直感に従って行動し、熊本という第二の故郷を見つけた川内さん。

「たぶん大事なのは、自分にとって大切な“キー”がふってきたときに、
それを見逃さないこと。
そして、心が弱っていると見逃してしまったりもすると思うので、
ちゃんと受け止められる健康なメンタルと、
すぐ行動できる柔軟性を持っていることですよね」

最新刊『Des oiseaux(On birds)』。

8月中旬発売予定の最新刊『Des oiseaux(On birds)』(HeHe)。

そんな川内さんも、昨年の緊急事態宣言時は、いつもより時間に余裕ができ、
数年前にフランスの出版社からオファーされていた“宿題”に着手した。
それは、鳥をテーマにした1冊の写真集をつくること。
家の近所をぐるぐるとパトロールしたところ、
クリーニング店、コンビニ、ガソリンスタンド、牛小屋など、
あちこちにツバメの巣があることに気がついた。

餌を求めて空をさまよう親ツバメと、口を大きく開けて待つ小さなヒナ。
巣づくりから子育てを経て、ヒナが巣立っていくまでの期間を、
川内さんは静かにやさしく、見守るように撮り続けた。

「ツバメの巣って、都心では探すのも難しいですよね。
それがここなら、近所をひと巡りしただけですぐ出合える。
ああ、やっぱり今の暮らしは豊かなんだな、とあらためて思いました」

川内邸には、鳥を象ったアイテムが多い。

川内邸には、鳥を象ったアイテムがそこここに。

世の中が少しずつ動き出した今、
仕事が続いたり出張に行ったりしたあとは、家で1日をゆっくり過ごす。
緑を見て、川の音を聞く。

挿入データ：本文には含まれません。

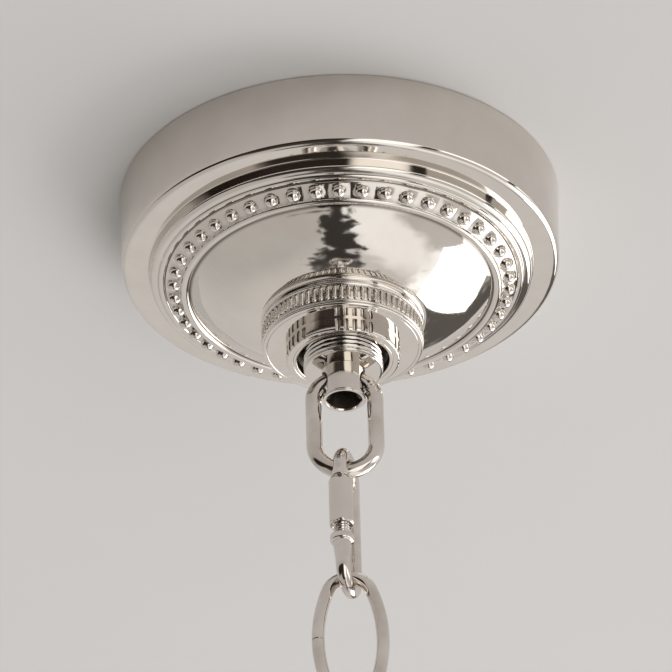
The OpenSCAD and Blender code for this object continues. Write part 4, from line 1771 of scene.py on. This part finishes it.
@dataclass
class StudioCamera:
    """A long lens looking up from below."""

    eye: tuple[float, float, float] = (0.0, -1.656, -1.153)
    target: tuple[float, float, float] = (-0.00201, 0.0, -0.0493)
    lens: float = 349.2
    roll: float = -1.5

    def make(self) -> None:
        """Places the camera."""
        camera = bpy.data.cameras.new("long_lens")
        camera.lens, camera.sensor_width = self.lens, 36.0
        camera.clip_start, camera.clip_end = 0.05, 60.0
        stand = bpy.data.objects.new("long_lens", camera)
        ahead = Vector(self.target) - Vector(self.eye)
        aim = ahead.to_track_quat("-Z", "Y").to_matrix().to_4x4()
        stand.matrix_world = (Matrix.Translation(self.eye) @ aim
                              @ Matrix.Rotation(math.radians(self.roll), 4, "Z"))
        bpy.context.scene.collection.objects.link(stand)
        bpy.context.scene.camera = stand


ROOM = (
    Patch(70, -58, (75, 34), (0.74, 0.72, 0.70), 0.35),
    Patch(178, -25, (50, 45), (0.58, 0.55, 0.52), 0.4),
    Patch(44, -43, (14, 11), (1.45, 1.45, 1.45), 0.25, warp=0.35, grain=5.0),
    Patch(110, -70, (30, 12), (1.15, 1.14, 1.12), 0.4, warp=0.3, grain=4.0),
    Patch(24, -12, (12, 27), (0.09, 0.08, 0.07), 0.3, share=0.94, warp=0.6, grain=8.0),
    Patch(41, -20, (9, 8), (0.28, 0.25, 0.22), 0.4, share=0.9, warp=0.5, grain=8.0),
    Patch(-140, -16, (52, 15), (0.024, 0.017, 0.013), 0.2, warp=0.12, grain=5.0),
    Patch(-160, -32, (26, 24), (0.035, 0.027, 0.022), 0.25, share=0.95, warp=0.15, grain=5.0),
    Patch(-164, -56, (22, 6), (0.04, 0.035, 0.03), 0.4, warp=0.2, grain=5.0),
    Patch(-172, -87, (6.5, 28), (0.05, 0.045, 0.04), 0.35, warp=0.5, grain=9.0),
    Patch(156, -26, (14, 24), (1.6, 1.57, 1.52), 0.35),
    Patch(108, -8, (30, 8), (1.9, 1.87, 1.82), 0.4),
    Patch(134, -18, (4, 14), (0.04, 0.035, 0.03), 0.3, warp=0.15),
    Patch(86, -14, (3, 12), (0.05, 0.045, 0.04), 0.3, warp=0.15),
)


def main() -> None:
    """Builds every sub-assembly, the studio and the camera."""
    logging.basicConfig(level=logging.INFO, format="%(name)s %(message)s")
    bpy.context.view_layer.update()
    StudioCamera().make()
    for part in (SpunCanopy(), SeatDisc(), ScrewCollar(), LoopBarrel(), WireWay(), TopLink(),
                 QuickLink(), OvalLink(), CeilingHardware()):
        part.make()
    Studio(patches=ROOM).make()
    bpy.context.scene.view_settings.view_transform = "Standard"


if __name__ == "__main__":
    main()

洗濯をして自分で料理をして、
窓から木々が見えるお風呂に入ってリセットする。

季節の移ろいを間近に感じられる空間。

季節の移ろいを間近に感じられる空間。遠くに聞こえる川のせせらぎが耳に心地いい。

「この家と環境は、私自身を整えてくれる場所ですし、
小さな娘にとっての、財産になればいいなとも思います。
豊かな自然をたくさん感じてほしい。
記憶に残らなくてもいいんです。
緑の景色と川のせせらぎの音は、
きっと無意識のうちに刻まれていると思うから」

Creator profile

RINKO KAWAUCHI 
川内倫子

かわうち・りんこ●写真家。1972年滋賀県生まれ。2001年、写真集『うたたね』『花火』(ともにリトルモア)で、第27回木村伊兵衛写真賞を受賞。代表作に、阿蘇山の野焼きや神事の儀式などを捉えた『あめつち』『照度 あめつち 影を見る』(青幻舎)。作品は〈東京都写真美術館〉ほか、〈カルティエ財団美術館〉や〈サンフランシスコ近代美術館〉などに収められている。